Potestad: Una puesta magistral de una obra maestra
Dramaturgia: Eduardo "Tato" Pavlovsky / Intérprete: María Onetto / Vestuario: Renata Schussheim / Escenografía: Leandro Bardach / Música: Tomás Finkelsztein / Entrenamiento en Teatro Noh: Daniela Rizzo / Dirección: Norman Briski / Teatro: Caras y Caretas, Sarmiento 2037 / Funciones: jueves, a las 21, y sábados, a las 22.30 / Duración: 75 minutos / Nuestra opinión: excelente
Una de las tradiciones más llamativas de los teatros orientales, esa enorme masa de prácticas que solemos englobar como si lo "oriental" fuese una sola cosa, es la del teatro Noh. A diferencia de lo que solemos ver en Occidente, allí hay una idea de personaje muy distinta. No se trata de un actor que representa una unidad física, psicológica y espiritual. El actor Noh, el shite, el "hacedor", puede mutar de hombre a mujer, transformarse en un río, en un fantasma o en una estación meteorológica mediante una gesticulación altamente codificada. El shite es el único actor que se mueve en el escenario, el que permite que a través de él fluya la historia. Ningún movimiento es superfluo en el Noh: los pies avanzan como si lamiesen el suelo, la tensión y la relajación de cada parte del cuerpo son allí algo meditado y definitivo. El teatro Noh nunca habla de la coyuntura, trata de temas eternos y trascendentes. Esta es la estética que eligió Norman Briski para encarar un clásico del teatro nacional: Potestad, de Tato Pavlovsky.

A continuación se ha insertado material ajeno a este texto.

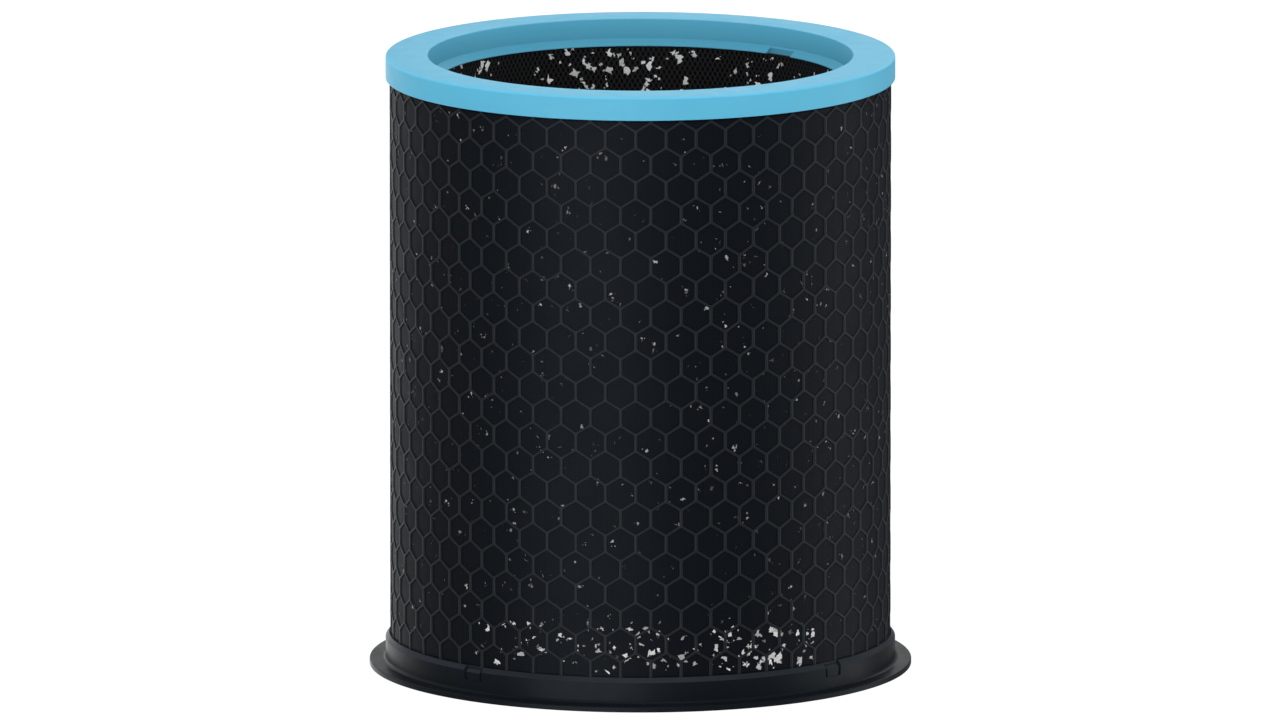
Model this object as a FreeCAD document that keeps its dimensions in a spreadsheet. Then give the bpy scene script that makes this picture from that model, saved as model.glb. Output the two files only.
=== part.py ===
import FreeCAD, Part
import Sketcher
import math
import os
import re

# A drum filter. A ring of granules stands between a perforated inner tube and a honeycomb cage
# with fine mesh moulded into its windows. A flanged cap closes the foot, and an open ring cap
# sits on the head.
# The origin is the middle of the underside and +Z runs up the drum's axis. Sizes are in mm.

SIZES = {
    # drum, outwards from the tube
    "outlet_dia": 178,
    "tube_step": 0.6,
    "tube_wall": 0.8,
    "bed_depth": 18.05,
    "cage_wall": 2.4,
    "mesh_wall": 0.4,
    "cage_height": 268.6,
    "cells_around": 52,
    "row_pitch": 11.27,
    "corner_drop": 4.1,
    "first_cell_turn": 2.41,
    "head_band": 7.5,
    "head_stub": 2.0,
    "groove_depth": 0.8,
    "groove_below": 2.7,
    "groove_tall": 2.0,
    # base cap
    "flange_reach": 7.15,
    "flange_thick": 2.4,
    "flange_bevel": 0.7,
    "collar_height": 11.5,
    "collar_wall": 1.7,
    "collar_slope_tall": 2.0,
    "collar_rim": 0.2,
    "band_cover": 0.9,
    "tab_turn": 49,
    "tab_count": 4,
    "tab_width": 7.8,
    "slit_width": 1.2,
    "slit_depth": 6.3,
    "tab_drop": 1.0,
    "tab_setback": 0.3,
    "lug_width": 5.0,
    # top cap
    "cap_plate": 2.0,
    "cap_wall": 1.5,
    "cap_bevel": 0.8,
    "skirt_height": 10.35,
    "skirt_wall": 1.45,
    "pocket_depth": 8.6,
    "pocket_taper": 1.4,
    "lip_reach": 3.6,
    "lip_drop": 2.6,
    "lip_rim": 0.4,
    "notch_turn": 46.5,
    "notch_count": 2,
    "notch_width": 14.8,
    "notch_depth": 2.6,
    # clearances
    "cap_gap": 0.3,
    "nest_gap": 0.2,
}

# Places that several pieces share, each worked out from the sizes above.
OUTLET_RADIUS = "(outlet_dia / 2)"
TUBE_BORE_RADIUS = f"({OUTLET_RADIUS} + tube_step)"
TUBE_RADIUS = f"({TUBE_BORE_RADIUS} + tube_wall)"
BED_BORE_RADIUS = f"({TUBE_RADIUS} + nest_gap)"
CAGE_BORE_RADIUS = f"({TUBE_RADIUS} + bed_depth)"
BED_RADIUS = f"({CAGE_BORE_RADIUS} * cos(180 deg / cells_around) - nest_gap)"
DRUM_RADIUS = f"({CAGE_BORE_RADIUS} + cage_wall)"
CAP_BORE_RADIUS = f"({DRUM_RADIUS} + cap_gap)"
COLLAR_RADIUS = f"({CAP_BORE_RADIUS} + collar_wall)"
COLLAR_TOP = "(flange_thick + collar_height)"
DRUM_FOOT = "flange_thick"
CAGE_TOP = f"({DRUM_FOOT} + cage_height)"
TOP_FACE = f"({CAGE_TOP} + cap_plate)"
LIP_FOOT = f"({TOP_FACE} - pocket_depth - lip_drop - lip_rim)"
CREASE_RADIUS = f"({OUTLET_RADIUS} + lip_reach)"
OPENING_RADIUS = f"({CREASE_RADIUS} + pocket_taper)"
CAP_WALL_RADIUS = f"({OPENING_RADIUS} + cap_wall)"
GROOVE_TOP = f"({COLLAR_TOP} - groove_below)"
GROOVE_FOOT = f"({GROOVE_TOP} - groove_tall)"

doc = FreeCAD.newDocument("DrumFilter")
sheet = doc.addObject("Spreadsheet::Sheet", "Sizes")
for row, (alias, number) in enumerate(SIZES.items(), start=1):
    sheet.set(f"A{row}", alias)
    sheet.set(f"B{row}", str(number))
    sheet.setAlias(f"B{row}", alias)
doc.recompute()


def linked(formula):
    """The formula with each size's name pointed at its cell in the sheet."""
    return re.sub(r"[a-z]+(?:_[a-z]+)+", lambda name: "Sizes." + name.group(0), formula)


def value(formula):
    """The formula's number, read from the sheet."""
    return float(sheet.evalExpression(formula))


def new_body(name):
    body = doc.addObject("PartDesign::Body", name)
    body.Label = name
    return body


def origin_part(body, role):
    return next(part for part in body.Origin.OriginFeatures if part.Role == role)


def new_sketch(body, name, plane="XY_Plane", lift=None):
    """A sketch on one of the body's own planes, raised by the formula lift."""
    sketch = body.newObject("Sketcher::SketchObject", name)
    sketch.AttachmentSupport = [(origin_part(body, plane), "")]
    sketch.MapMode = "FlatFace"
    if lift:
        sketch.setExpression("AttachmentOffset.Base.z", linked(lift))
    return sketch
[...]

Como todo clásico, tiene fuertes marcas de su momento de enunciación. El texto devela por capas la historia de un médico que trabajó durante la última dictadura militar y los oscuros secretos que guarda. Los treinta años de distancia de su estreno pueden hacer creer que esta referencia concreta neutraliza en algo el potencial de denuncia, lo deja en el cómodo reservorio de los textos canónicos. Pero, a partir de la estética de eternidad que maneja el teatro Noh, Briski encuentra una forma de demoler esa distancia, de hacer eterna la advertencia que el texto sigue portando.
El inicio rompe con el espacio tradicional de representación. Un logrado diseño de sonido se encarga de hacer de todo el edificio teatral una caja de resonancia que supera en mucho el escenario a la italiana de la sala. Hay un cuidado juego entre lo que pasa dentro de las tablas y lo que pasa alrededor. Los gritos y ruidos que recorren el afuera, los cuerpos dibujados sepultados por debajo, todo contrasta con la enorme actuación de María Onetto, que se permite encarnar un poder omnívoro desde la centralidad. Si bien el médico que protagoniza Potestad es uno de los personajes más reconocibles de Pavlovsky, esta puesta decide salirse de ahí, mostrar el monumental mecanismo que funciona alrededor y que permite que eso suceda. Onetto es aquí el médico, pero es también todo lo que lo rodea y que hace posibles sus actos. En esa inestabilidad constante del personaje se ve también la referencia oriental. La actriz se desliza por el escenario con precisión conmovedora, alejada de su potencia como actriz realista; aquí, juega a ser un poder gélido e inapelable, cubierta por el imponente vestuario de Renata Schussheim. Como una marioneta, se mueve entre los puentes que arman la escenografía. El teatro oriental juega siempre mucho con esos espacios de transición entre un lugar y otro; buena parte de una representación Noh consiste en ver al shite pasar por un puente. María Onetto y Briski aquí cumplen también esa misión pontificia; arman senderos que van de la coyuntura a la eternidad, y se deja ver también la conocida pasión del director por hacer uso y muestra de las posibilidades tecnológicas.
Hay otro personaje importante en el Noh: el waki, uno de los seres más notables de toda la historia del teatro. El waki está en escena para mirar al shite, para concentrarse en él con intensidad y funcionar como un médium entre el mundo espiritual y el cotidiano. Su función es esa, y dicen que, pese a casi no moverse, su entrenamiento es tanto o más difícil que el del shite. Porque es esa mirada la que mantiene toda la representación. La puesta de Briski consigue transformar al público en waki. Subyugados por el poder de la pieza, por su mensaje, que encuentra una nueva e imperecedera vigencia más allá del prodigio textual, vemos cómo ese espacio de peligro todavía retumba en nosotros y hace temblar al teatro.